Point of View is the perspective you use to tell the story. First person (‘I’), third person (‘s/he’) or omniscient (‘all knowing, all seeing’).

It is natural to start off with a point of view (POV). In fact, it’s almost impossible not to. Most writers use the first or third person. The omniscient  has rather gone out of style. Its ability to know everything about everyone doesn’t leave the reader much to discover.

So, we start off in a POV but many of us eventually wander into a more god-like stance and start switching into different POVs.

Point of View switches—examples

Let’s do a couple of examples.

Example One

Azarlea patted her hair. “No one has finer tresses in all the kingdom,” she thought with satisfaction. Her maid came in to brush her hair and Azarlea leaned back to enjoy it. “Lazy cow,” the maid thought as she kept the strokes long and even.

Comments on example one

So, we start Azarlea’s POV and then suddenly are in the maid’s head, letting us know what the servant really thinks.

Not the end of the world as writing faux pas go and often seen even in published fiction. I think writers often use this because switching is efficient. If we can jump from Azarlea’s thoughts to the maid, we can establish tension easy peasy.
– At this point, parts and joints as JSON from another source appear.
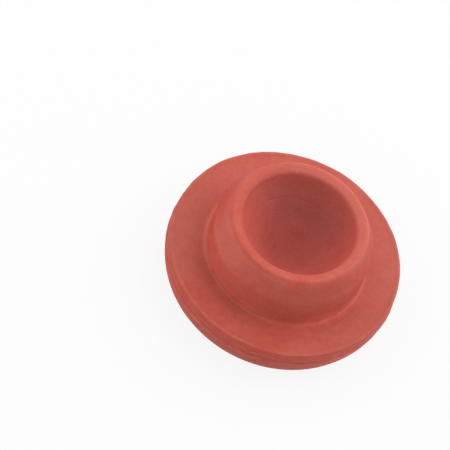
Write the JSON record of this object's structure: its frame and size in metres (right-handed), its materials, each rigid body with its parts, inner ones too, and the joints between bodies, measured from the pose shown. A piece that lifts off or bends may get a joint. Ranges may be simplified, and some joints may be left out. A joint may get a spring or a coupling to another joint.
{
  "type": "rubber stopper",
  "caption": "Moulded rubber vial stopper lying on its head: a thick round head with a softly rounded edge, and a short tapered hollow plug pointing up.",
  "frame": {"origin": "centre of the head's flat face, on the surface that the stopper lies on", "axes": "+Z along the stopper's axis, from the flat face of the head to the open end of the plug; X and Y are any two directions across it"},
  "size_m": [0.019, 0.019, 0.0085],
  "materials": {
    "rubber": "matte moulded red rubber"
  },
  "bodies": {
    "root": {"stopper": "rubber"}
  },
  "joints": []
}
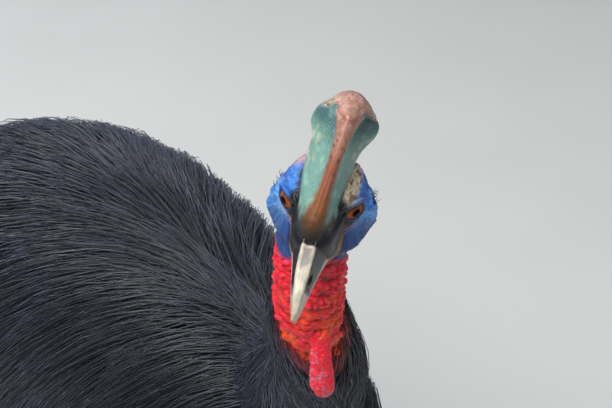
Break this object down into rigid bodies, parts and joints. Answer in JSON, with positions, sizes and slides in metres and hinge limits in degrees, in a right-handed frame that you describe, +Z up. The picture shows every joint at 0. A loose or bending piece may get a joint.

But you know, the goal of writing is not to get to the end of the story efficiently but effectively. If the maid’s dislike is important to the story, why not spend a little more time showing how her antipathy manifests itself? If it isn’t important, why include it at all?

Example two

Mark was suspicious of the stranger in the dark hat. He ducked into an alley to catch a better look at him. The stranger kept going, gazing neither left nor right, but admiring the beauty of the day.

Across the street, Mark saw Carla. He waved her over. She wondered what he wanted but crossed over nevertheless.

Comments on example two

This is actually a twofer. We start off with Mark and then into the stranger’s POV to admire the day and then into Carla’s to be curious. All in two short paragraphs. Again, we need to ask ourselves, how important are the stranger’s feelings about the day? I would guess not and it would build tension better if that comment were left out.

It might be important to know that Carla wonders why Mark is waving her over but we don’t have to get into her head to do so. She might tilt her head, have a quizzical look on her face, shrug her shoulders, etc.

Why it matters

You may think that this is a mountain/molehill thing or that I’m running out of topics to write about but actually, I think this shifting around of POVs is pretty important if you want an engaging story.

If you do a lot of switching around, as in the second example, over the development of the novel, the reader may get confused about whose story is being told. Of course, since it’s not a reader’s job to know why they feel confused, they just experience a vague sense of unrest or find they’re not connecting to the main character. And never get to the stunning climax you have for them.